Governor Lincoln Chafee took an hourlong tour of Rhode Island by Black Hawk helicopter along with state and federal officials to get the first assessment of what it will take to clear debris and repair damaged power lines. He said he does not expect to seek a federal disaster declaration.

“I’m sure some other states are hit harder. We got spared in a lot of ways. Now we just have to work hard to get the power back on,’’ Chafee said at the emergency operations center in Cranston.

Some flooding along the Blackstone River and in the coastal town of Narragansett could be seen from the air, and many trees were down, blocking roads. But people also had returned to the beaches and golf courses, and surfers were out in force.

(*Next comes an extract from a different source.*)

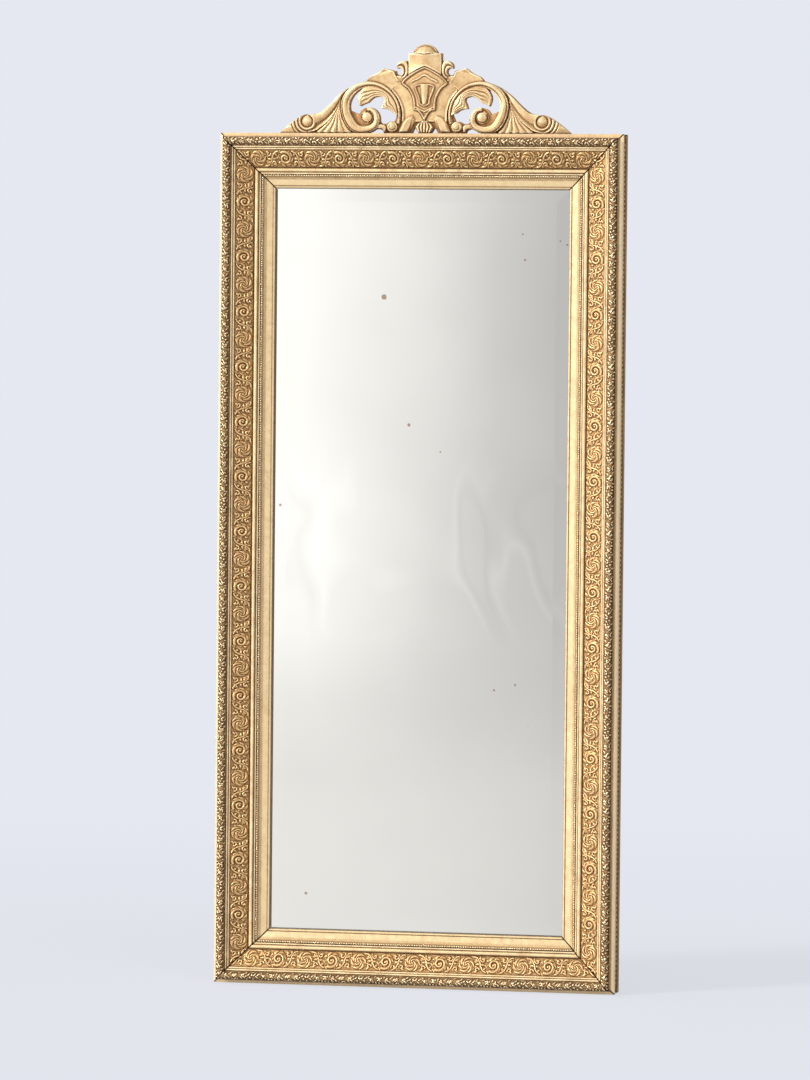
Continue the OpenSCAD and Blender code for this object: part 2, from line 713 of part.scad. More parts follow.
// ---------------------------------------------------------------- ring hangers
hanger_x = rim_w / 2 - back_mid;
eye_out = ring_wire + pin_gap + strap_t;
pivot_y = y_back + eye_out + 0.4;
hanger_screw_r = 1.8;
hanger_bite = 20;    // length of a hanger screw in the stile
hanger_end = 12;     // lowest screw above the end of the strap
hanger_pitch = 18;   // second screw above the lowest
ring_clear = 16;     // upper screw below the bow of the hanging ring
hanger_screw_z = [
    -ring_r - ring_clear, -strap_len + hanger_end, -strap_len + hanger_end + hanger_pitch
];

// Screws of one hanger, head outward, pointing into the stile
module hanger_screw_row(r, whole) {
    for (z = hanger_screw_z) translate([0, strap_t, z]) rotate([90, 0, 0]) {
        cylinder(r = r, h = strap_t + hanger_bite + (whole ? 0 : eps));
        cylinder(r1 = 2 * r, r2 = r, h = strap_t);
    }
}
module at_hanger(side) translate([side * hanger_x, y_back, ring_z]) children();
module hanger_holes_local()
    translate([back_mid, frame_d, ring_z - flare - rim_h / 2])
        hanger_screw_row(hanger_screw_r + seat_gap / 2, false);
module hanger(side) color(steel) at_hanger(side) difference() {
    union() {
        translate([-strap_w / 2, 0, -strap_len]) cube([strap_w, strap_t, strap_len]);
        translate([-strap_w / 2, pivot_y - y_back, 0]) rotate([0, 90, 0])
            cylinder(r = eye_out, h = strap_w);
    }
    translate([-strap_w / 2 - eps, pivot_y - y_back, 0]) rotate([0, 90, 0])
        cylinder(r = ring_wire + pin_gap, h = strap_w + 2 * eps);
    hanger_screw_row(hanger_screw_r + seat_gap / 2, true);
}
module hanger_left() hanger(-1);
module hanger_right() hanger(1);

// D-shaped ring: its straight bar turns in the eye, its bow hangs down
module ring(side) color(steel) translate([side * hanger_x, pivot_y, ring_z]) {
    translate([-ring_r, 0, 0]) rotate([0, 90, 0]) cylinder(r = ring_wire, h = 2 * ring_r);
    rotate([90, 0, 0]) intersection() {
        rotate_extrude() translate([ring_r, 0]) circle(ring_wire);
        translate([-2 * ring_r, -2 * ring_r, -ring_wire]) cube([4 * ring_r, 2 * ring_r, 2 * ring_wire]);
    }
    for (k = [-1, 1]) translate([k * ring_r, 0, 0]) sphere(ring_wire);
}
module ring_left() ring(-1);
module ring_right() ring(1);
module hanger_screws() color(steel) for (side = [-1, 1])
    at_hanger(side) hanger_screw_row(hanger_screw_r, true);

stile_left();
stile_right();
rail_top();
rail_bottom();
slip_left();
slip_right();
slip_top();
slip_bottom();
frieze_left();
frieze_right();
frieze_top();
frieze_bottom();
leaf_torus_left();
leaf_torus_right();
leaf_torus_top();
leaf_torus_bottom();
beads_left();
beads_right();
beads_top();
beads_bottom();
pearls_left();
pearls_right();
pearls_top();
pearls_bottom();
mirror_plate();
glazing_blocks();
backboard(0);  // backboard_1
backboard(1);  // backboard_2
backboard(2);  // backboard_3
backboard(3);  // backboard_4
backboard(4);  // backboard_5
backboard(5);  // backboard_6
backboard_nails();
mitre_keys();
crest_board();
crest_scroll_left();
crest_scroll_right();
crest_wing_left();
crest_wing_right();
crest_cartouche();
crest_cap();
crest_batten_left();
crest_batten_right();
batten_screws();
hanger_left();
hanger_right();
ring_left();
ring_right();
hanger_screws();
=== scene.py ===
"""Gilt pier mirror: ornament, finishes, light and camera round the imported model.

Lengths are millimetres until a mesh is made. The ornament of each side is worked out
on a strip: s runs along the side from its middle, w inward from the torus edge, and
d back from the torus crown. The crest is worked out flat: u from its centre line
outward, v up from the frame, height out of its board.
"""
import math

import bpy
import numpy as np
from mathutils import Matrix, Vector


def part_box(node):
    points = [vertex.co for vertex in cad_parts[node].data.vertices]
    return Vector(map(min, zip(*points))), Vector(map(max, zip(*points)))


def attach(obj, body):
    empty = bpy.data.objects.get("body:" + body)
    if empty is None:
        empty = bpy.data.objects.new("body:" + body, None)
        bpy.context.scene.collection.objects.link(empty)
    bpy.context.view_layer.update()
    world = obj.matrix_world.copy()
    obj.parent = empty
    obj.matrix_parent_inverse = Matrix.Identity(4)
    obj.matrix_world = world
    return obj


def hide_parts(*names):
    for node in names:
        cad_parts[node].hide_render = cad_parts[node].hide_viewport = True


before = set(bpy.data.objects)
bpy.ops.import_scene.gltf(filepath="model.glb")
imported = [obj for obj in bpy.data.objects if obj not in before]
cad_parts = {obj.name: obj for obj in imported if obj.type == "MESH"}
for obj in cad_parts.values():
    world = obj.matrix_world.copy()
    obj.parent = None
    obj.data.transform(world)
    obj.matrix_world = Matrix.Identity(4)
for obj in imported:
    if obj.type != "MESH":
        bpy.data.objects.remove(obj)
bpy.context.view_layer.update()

MM = 0.001


def box_mm(node):
    """Lowest and highest corner of a CAD node, in millimetres."""
    return [[c / MM for c in corner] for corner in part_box(node)]


# ---------- sizes of the frame
TORUS_LO, TORUS_HI = box_mm("leaf_torus_left")
EDGE_X = -TORUS_LO[0]  # torus edge, from the centre line
FRONT = TORUS_LO[1]  # torus crown
TORUS_R = (TORUS_HI[0] - TORUS_LO[0]) / 2
LOW = box_mm("leaf_torus_bottom")[0][2]  # torus edge at the foot
HIGH = box_mm("leaf_torus_top")[1][2]  # torus edge at the head
MIDDLE_Z = (LOW + HIGH) / 2
BACK = box_mm("stile_left")[1][1]  # back of the frame
FRIEZE_LO, FRIEZE_HI = box_mm("frieze_left")
FRIEZE_W0 = FRIEZE_LO[0] + EDGE_X
FRIEZE_W1 = FRIEZE_HI[0] + EDGE_X
FRIEZE_W = FRIEZE_W1 - FRIEZE_W0
PEARL_LO, PEARL_HI = box_mm("pearls_left")
PEARL_W = (PEARL_LO[0] + PEARL_HI[0]) / 2 + EDGE_X
PEARL_D = PEARL_HI[1] - FRONT - 0.3
BEAD_LO, BEAD_HI = box_mm("beads_left")
BEAD_W = BEAD_HI[0] + EDGE_X
BEAD_D = (BEAD_LO[1] + BEAD_HI[1]) / 2 - FRONT
(_, CREST_FACE, CREST_BASE), (CREST_HALF, _, CREST_TOP) = box_mm("crest_board")
CREST_H = CREST_TOP - CREST_BASE

MITRE_GAP = 1.0
SIDES = ("left", "right", "top", "bottom")
RUN = {"left": HIGH - LOW, "right": HIGH - LOW, "top": 2 * EDGE_X, "bottom": 2 * EDGE_X}
TURNED_OVER = ("left", "top")  # on these sides a strip's own axes are left-handed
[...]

Early yesterday, a Coast Guard helicopter rescued a woman who was swept 500 yards from the rocks off Narragansett Beach. A man also was swept into the water but was able to reach shore.

National Grid reported nearly 284,000 customers were without power late yesterday morning, out of about 480,000. That number was expected to shrink throughout the day.

The state’s transit system and T.F. Green Airport were operating, but several school districts said they would delay the scheduled start of classes. About 100 people remained in shelters statewide.

Two major transmission lines, including one near Newport, were damaged and more than 20 substations were down, according to Timothy Horan, National Grid president.